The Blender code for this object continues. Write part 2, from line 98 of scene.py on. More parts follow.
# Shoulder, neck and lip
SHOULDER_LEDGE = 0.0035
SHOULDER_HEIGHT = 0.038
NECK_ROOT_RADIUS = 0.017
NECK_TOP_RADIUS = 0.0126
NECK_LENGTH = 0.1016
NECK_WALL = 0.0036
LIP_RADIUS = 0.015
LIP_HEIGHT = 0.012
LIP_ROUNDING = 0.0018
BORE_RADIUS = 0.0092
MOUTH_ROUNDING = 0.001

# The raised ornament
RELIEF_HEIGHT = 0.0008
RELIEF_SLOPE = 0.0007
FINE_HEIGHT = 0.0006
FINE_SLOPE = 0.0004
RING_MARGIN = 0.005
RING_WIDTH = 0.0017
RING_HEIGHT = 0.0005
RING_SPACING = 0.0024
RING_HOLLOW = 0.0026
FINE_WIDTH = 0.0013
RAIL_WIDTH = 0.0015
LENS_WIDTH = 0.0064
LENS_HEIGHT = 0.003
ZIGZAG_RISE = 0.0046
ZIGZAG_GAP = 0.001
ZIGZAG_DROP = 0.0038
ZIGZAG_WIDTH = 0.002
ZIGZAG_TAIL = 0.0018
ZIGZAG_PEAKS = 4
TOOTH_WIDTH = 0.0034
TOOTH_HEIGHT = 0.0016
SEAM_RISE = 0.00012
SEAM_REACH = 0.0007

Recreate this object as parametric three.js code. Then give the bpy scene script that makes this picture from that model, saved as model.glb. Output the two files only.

☆ ☆ ☆ ☆

__WHAT YOU NEED TO DO__: Each entry above is to be quoted exactly.

__COMPLETE RESPONSE__:
The Blender code for this object continues. Write part 2, from line 98 of scene.py on. More parts follow.
# Shoulder, neck and lip
SHOULDER_LEDGE = 0.0035
SHOULDER_HEIGHT = 0.038
NECK_ROOT_RADIUS = 0.017
NECK_TOP_RADIUS = 0.0126
NECK_LENGTH = 0.1016
NECK_WALL = 0.0036
LIP_RADIUS = 0.015
LIP_HEIGHT = 0.012
LIP_ROUNDING = 0.0018
BORE_RADIUS = 0.0092
MOUTH_ROUNDING = 0.001

# The raised ornament
RELIEF_HEIGHT = 0.0008
RELIEF_SLOPE = 0.0007
FINE_HEIGHT = 0.0006
FINE_SLOPE = 0.0004
RING_MARGIN = 0.005
RING_WIDTH = 0.0017
RING_HEIGHT = 0.0005
RING_SPACING = 0.0024
RING_HOLLOW = 0.0026
FINE_WIDTH = 0.0013
RAIL_WIDTH = 0.0015
LENS_WIDTH = 0.0064
LENS_HEIGHT = 0.003
ZIGZAG_RISE = 0.0046
ZIGZAG_GAP = 0.001
ZIGZAG_DROP = 0.0038
ZIGZAG_WIDTH = 0.002
ZIGZAG_TAIL = 0.0018
ZIGZAG_PEAKS = 4
TOOTH_WIDTH = 0.0034
TOOTH_HEIGHT = 0.0016
SEAM_RISE = 0.00012
SEAM_REACH = 0.0007

Recreate this object as parametric three.js code. Then give the bpy scene script that makes this picture from that model, saved as model.glb. Output the two files only.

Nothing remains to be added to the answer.